_What is expected_
Pull out each line of the data that includes the word "Customizer".

--- start of Record set ---

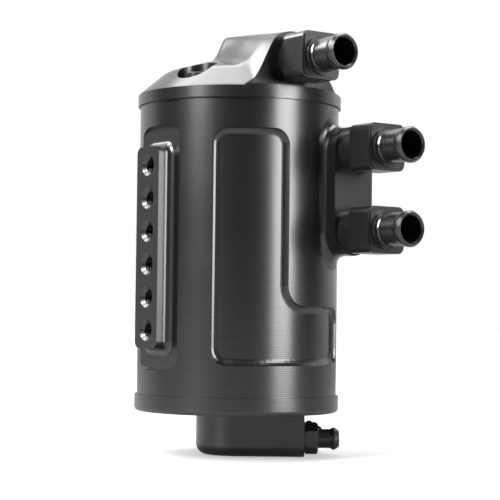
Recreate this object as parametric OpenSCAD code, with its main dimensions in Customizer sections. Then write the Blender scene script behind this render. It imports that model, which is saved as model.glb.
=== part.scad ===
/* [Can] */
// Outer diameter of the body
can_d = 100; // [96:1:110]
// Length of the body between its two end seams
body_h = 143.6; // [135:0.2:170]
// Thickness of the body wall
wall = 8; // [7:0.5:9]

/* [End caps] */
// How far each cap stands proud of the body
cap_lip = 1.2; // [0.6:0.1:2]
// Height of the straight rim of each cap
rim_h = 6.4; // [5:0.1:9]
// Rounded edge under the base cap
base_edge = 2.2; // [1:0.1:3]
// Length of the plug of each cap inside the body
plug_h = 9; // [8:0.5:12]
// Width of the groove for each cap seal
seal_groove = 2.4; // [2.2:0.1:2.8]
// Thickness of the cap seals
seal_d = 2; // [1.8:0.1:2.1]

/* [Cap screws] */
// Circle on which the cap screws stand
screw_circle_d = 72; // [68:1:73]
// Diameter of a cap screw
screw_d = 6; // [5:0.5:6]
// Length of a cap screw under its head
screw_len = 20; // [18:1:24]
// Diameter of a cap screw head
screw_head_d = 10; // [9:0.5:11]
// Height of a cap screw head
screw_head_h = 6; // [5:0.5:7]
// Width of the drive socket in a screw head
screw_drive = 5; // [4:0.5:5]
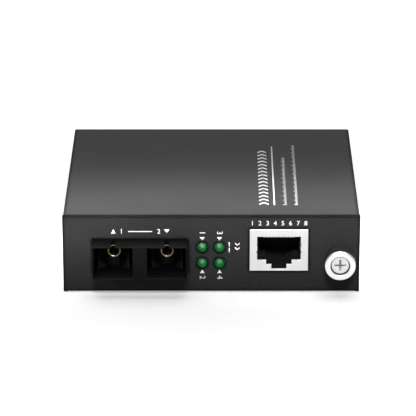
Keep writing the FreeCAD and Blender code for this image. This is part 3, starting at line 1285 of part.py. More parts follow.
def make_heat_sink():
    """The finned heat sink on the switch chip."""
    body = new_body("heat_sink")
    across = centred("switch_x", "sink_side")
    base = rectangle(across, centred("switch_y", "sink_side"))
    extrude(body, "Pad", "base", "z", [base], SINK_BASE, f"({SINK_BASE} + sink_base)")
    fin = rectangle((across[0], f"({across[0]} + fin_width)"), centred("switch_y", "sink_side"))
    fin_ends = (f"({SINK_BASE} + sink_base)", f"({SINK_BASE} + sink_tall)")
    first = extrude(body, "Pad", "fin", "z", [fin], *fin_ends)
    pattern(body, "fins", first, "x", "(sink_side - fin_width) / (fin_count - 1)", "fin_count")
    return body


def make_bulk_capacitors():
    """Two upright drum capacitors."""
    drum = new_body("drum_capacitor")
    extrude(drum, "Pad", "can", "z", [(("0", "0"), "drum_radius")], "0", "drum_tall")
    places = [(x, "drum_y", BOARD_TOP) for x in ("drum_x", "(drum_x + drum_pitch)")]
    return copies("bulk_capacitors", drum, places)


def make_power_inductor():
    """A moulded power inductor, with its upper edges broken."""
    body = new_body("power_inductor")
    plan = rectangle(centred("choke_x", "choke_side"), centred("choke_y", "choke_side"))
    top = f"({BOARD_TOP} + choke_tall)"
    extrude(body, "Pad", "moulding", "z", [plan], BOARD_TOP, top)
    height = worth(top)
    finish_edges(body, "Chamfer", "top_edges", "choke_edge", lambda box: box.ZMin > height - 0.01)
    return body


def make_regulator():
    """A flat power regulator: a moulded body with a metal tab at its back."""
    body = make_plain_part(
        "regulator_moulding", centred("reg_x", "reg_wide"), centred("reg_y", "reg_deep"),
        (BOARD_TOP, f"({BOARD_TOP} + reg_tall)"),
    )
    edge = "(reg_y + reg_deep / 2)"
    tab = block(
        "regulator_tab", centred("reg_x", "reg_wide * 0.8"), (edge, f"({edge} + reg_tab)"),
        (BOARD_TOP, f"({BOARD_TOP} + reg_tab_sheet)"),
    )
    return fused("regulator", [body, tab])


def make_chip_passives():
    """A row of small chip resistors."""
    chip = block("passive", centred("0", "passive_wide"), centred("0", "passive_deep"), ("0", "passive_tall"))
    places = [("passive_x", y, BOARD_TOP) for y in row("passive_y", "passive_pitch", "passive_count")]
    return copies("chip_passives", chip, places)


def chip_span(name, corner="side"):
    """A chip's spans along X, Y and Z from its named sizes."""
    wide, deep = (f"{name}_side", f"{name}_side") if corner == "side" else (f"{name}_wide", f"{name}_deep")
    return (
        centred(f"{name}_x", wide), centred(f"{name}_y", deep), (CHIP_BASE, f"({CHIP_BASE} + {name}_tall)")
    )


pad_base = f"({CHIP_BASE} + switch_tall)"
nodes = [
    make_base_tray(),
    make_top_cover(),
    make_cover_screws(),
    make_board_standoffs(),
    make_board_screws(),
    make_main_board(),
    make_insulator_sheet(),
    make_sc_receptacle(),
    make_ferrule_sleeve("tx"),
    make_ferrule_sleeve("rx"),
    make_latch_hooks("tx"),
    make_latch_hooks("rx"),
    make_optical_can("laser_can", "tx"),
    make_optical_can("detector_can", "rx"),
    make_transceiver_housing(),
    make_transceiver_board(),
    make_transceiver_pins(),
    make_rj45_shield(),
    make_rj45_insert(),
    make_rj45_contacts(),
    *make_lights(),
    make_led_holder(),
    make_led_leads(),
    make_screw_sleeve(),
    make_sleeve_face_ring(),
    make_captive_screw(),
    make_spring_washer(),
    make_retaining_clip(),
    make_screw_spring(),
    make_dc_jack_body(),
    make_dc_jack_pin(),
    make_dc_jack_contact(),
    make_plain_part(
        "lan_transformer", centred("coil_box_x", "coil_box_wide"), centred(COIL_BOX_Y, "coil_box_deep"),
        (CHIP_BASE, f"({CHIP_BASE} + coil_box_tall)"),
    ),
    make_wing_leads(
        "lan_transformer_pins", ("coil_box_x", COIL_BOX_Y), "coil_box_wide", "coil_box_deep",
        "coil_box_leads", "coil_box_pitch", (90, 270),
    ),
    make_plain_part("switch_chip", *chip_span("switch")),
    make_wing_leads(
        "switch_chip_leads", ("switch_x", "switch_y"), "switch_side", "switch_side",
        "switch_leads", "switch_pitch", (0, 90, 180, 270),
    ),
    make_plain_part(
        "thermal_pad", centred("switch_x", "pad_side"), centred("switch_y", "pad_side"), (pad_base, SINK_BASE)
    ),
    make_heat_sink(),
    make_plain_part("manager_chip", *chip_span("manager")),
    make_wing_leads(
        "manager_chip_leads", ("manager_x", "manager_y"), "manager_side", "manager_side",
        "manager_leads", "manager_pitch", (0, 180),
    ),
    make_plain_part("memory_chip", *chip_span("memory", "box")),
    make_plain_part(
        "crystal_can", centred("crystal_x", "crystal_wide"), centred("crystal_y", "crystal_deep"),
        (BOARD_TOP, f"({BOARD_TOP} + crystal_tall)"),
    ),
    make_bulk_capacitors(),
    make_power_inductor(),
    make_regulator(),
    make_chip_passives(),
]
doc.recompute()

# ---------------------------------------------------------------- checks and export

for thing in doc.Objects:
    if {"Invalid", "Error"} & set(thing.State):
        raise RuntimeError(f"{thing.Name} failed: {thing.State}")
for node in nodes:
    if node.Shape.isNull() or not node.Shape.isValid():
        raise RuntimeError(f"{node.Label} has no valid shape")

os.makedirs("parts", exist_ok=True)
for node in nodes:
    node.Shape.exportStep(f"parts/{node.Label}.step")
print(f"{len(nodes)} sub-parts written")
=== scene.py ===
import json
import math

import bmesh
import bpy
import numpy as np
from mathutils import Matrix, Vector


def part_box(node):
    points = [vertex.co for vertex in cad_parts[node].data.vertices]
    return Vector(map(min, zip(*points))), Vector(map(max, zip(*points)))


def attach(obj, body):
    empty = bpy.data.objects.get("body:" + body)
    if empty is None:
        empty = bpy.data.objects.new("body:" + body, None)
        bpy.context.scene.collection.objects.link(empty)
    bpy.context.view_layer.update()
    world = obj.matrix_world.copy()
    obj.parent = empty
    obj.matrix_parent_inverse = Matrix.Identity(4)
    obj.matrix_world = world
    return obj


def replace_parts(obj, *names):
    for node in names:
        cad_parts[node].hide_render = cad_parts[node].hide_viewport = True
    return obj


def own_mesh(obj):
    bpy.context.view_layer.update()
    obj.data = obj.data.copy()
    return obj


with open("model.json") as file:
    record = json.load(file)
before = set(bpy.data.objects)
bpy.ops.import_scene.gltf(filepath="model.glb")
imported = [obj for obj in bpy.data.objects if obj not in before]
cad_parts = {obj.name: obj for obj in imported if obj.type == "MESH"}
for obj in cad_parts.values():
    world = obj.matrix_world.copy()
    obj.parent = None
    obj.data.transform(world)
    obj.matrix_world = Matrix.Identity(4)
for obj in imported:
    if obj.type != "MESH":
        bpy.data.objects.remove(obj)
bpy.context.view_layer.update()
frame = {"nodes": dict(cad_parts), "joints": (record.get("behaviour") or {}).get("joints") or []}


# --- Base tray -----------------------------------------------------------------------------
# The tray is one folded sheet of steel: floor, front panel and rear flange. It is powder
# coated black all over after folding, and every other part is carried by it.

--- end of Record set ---
--- start of Record set ---

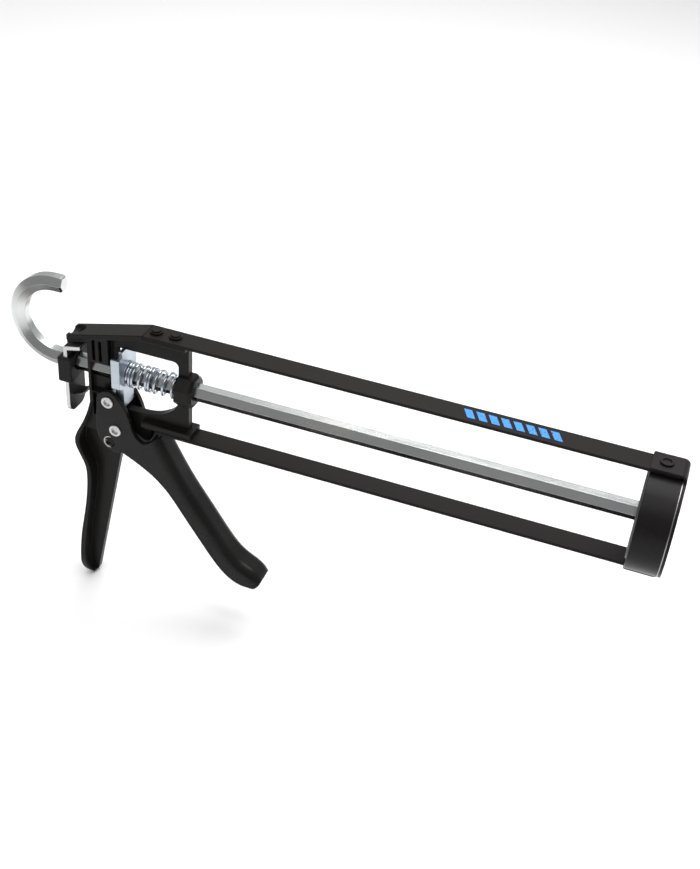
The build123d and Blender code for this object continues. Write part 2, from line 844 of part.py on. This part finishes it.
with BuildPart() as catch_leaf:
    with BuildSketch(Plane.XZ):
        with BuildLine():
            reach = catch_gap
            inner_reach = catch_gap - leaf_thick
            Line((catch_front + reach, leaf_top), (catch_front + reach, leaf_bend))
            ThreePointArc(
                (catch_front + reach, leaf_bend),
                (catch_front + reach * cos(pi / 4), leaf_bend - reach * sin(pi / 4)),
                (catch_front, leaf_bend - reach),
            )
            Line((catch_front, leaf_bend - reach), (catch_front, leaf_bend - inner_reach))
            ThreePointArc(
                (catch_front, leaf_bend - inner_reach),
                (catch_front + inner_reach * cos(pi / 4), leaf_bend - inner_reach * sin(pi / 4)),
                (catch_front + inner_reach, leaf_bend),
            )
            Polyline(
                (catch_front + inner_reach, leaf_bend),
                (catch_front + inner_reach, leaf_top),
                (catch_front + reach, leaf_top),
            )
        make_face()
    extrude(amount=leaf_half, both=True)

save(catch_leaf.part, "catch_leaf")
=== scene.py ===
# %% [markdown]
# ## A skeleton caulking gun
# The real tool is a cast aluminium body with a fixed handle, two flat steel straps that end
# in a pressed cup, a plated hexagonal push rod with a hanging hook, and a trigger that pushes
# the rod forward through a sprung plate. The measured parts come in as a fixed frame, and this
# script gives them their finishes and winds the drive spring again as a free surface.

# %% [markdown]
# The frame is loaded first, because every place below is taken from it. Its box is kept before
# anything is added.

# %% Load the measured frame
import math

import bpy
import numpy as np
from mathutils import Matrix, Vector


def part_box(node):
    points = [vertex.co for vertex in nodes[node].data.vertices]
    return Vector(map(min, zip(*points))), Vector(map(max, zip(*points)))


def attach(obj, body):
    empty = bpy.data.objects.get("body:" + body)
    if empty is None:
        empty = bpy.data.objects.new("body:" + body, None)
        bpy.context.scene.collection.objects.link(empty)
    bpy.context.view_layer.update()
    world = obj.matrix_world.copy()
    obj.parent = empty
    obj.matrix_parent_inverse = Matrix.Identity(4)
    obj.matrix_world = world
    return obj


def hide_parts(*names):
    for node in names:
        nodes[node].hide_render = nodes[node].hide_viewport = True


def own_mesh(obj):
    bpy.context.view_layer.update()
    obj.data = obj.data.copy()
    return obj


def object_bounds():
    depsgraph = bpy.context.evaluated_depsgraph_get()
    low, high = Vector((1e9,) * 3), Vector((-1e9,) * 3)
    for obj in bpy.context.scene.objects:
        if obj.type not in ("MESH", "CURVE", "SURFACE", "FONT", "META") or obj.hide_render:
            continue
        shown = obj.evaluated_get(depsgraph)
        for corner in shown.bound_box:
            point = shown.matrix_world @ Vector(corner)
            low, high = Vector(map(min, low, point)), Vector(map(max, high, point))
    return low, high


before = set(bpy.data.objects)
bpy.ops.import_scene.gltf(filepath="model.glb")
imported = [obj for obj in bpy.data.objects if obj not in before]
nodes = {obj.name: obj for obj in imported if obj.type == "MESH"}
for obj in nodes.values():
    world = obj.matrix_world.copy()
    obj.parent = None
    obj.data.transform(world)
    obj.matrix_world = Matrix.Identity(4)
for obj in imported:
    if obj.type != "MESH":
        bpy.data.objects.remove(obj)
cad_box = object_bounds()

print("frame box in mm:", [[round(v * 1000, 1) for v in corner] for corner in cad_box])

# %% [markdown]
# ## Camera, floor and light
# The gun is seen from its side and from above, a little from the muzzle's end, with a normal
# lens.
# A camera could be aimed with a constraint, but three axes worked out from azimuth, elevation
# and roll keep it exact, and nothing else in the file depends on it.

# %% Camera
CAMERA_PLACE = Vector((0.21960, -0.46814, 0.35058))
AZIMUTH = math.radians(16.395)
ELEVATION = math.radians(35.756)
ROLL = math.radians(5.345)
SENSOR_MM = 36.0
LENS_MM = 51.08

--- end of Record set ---
--- start of Record set ---

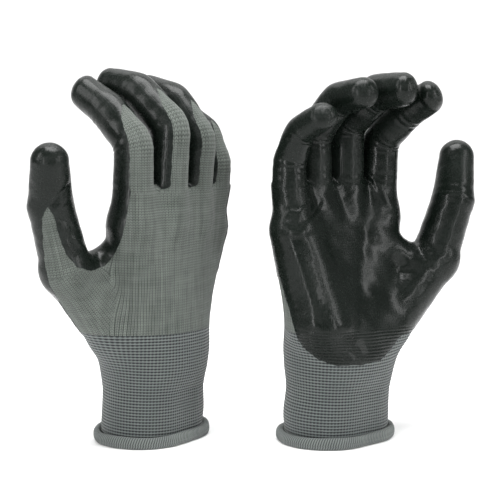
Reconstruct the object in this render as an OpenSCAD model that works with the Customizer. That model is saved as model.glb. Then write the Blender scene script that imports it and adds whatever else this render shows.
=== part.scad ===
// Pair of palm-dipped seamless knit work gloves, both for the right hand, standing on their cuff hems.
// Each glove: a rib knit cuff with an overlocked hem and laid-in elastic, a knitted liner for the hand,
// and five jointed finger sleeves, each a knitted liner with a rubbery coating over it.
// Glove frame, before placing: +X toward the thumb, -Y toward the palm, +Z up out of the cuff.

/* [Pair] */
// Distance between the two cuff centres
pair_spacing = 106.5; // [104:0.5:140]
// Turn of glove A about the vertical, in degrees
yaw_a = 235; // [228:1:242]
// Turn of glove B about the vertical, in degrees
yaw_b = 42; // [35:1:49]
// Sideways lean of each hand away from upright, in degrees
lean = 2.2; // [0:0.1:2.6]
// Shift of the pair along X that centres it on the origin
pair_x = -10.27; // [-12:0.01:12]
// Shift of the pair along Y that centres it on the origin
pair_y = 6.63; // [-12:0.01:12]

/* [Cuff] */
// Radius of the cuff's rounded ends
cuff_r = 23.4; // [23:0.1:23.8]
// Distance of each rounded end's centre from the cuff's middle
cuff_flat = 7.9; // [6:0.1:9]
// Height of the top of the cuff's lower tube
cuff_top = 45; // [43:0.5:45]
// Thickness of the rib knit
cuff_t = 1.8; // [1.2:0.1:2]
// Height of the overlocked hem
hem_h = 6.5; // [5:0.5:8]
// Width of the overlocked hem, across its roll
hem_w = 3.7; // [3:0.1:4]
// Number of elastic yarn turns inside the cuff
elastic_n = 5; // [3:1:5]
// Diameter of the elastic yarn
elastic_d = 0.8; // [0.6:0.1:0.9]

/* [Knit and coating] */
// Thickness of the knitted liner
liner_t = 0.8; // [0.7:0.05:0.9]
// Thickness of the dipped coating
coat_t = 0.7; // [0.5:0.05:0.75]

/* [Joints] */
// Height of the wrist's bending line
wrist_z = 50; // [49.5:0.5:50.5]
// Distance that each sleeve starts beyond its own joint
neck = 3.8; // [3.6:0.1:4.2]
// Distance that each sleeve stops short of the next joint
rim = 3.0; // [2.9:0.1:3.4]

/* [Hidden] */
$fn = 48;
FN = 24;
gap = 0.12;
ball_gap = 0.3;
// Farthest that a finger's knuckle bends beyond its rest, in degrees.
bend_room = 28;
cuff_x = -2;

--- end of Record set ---

_Complete answer_
Recreate this object as parametric OpenSCAD code, with its main dimensions in Customizer sections. Then write the Blender scene script behind this render. It imports that model, which is saved as model.glb.
Reconstruct the object in this render as an OpenSCAD model that works with the Customizer. That model is saved as model.glb. Then write the Blender scene script that imports it and adds whatever else this render shows.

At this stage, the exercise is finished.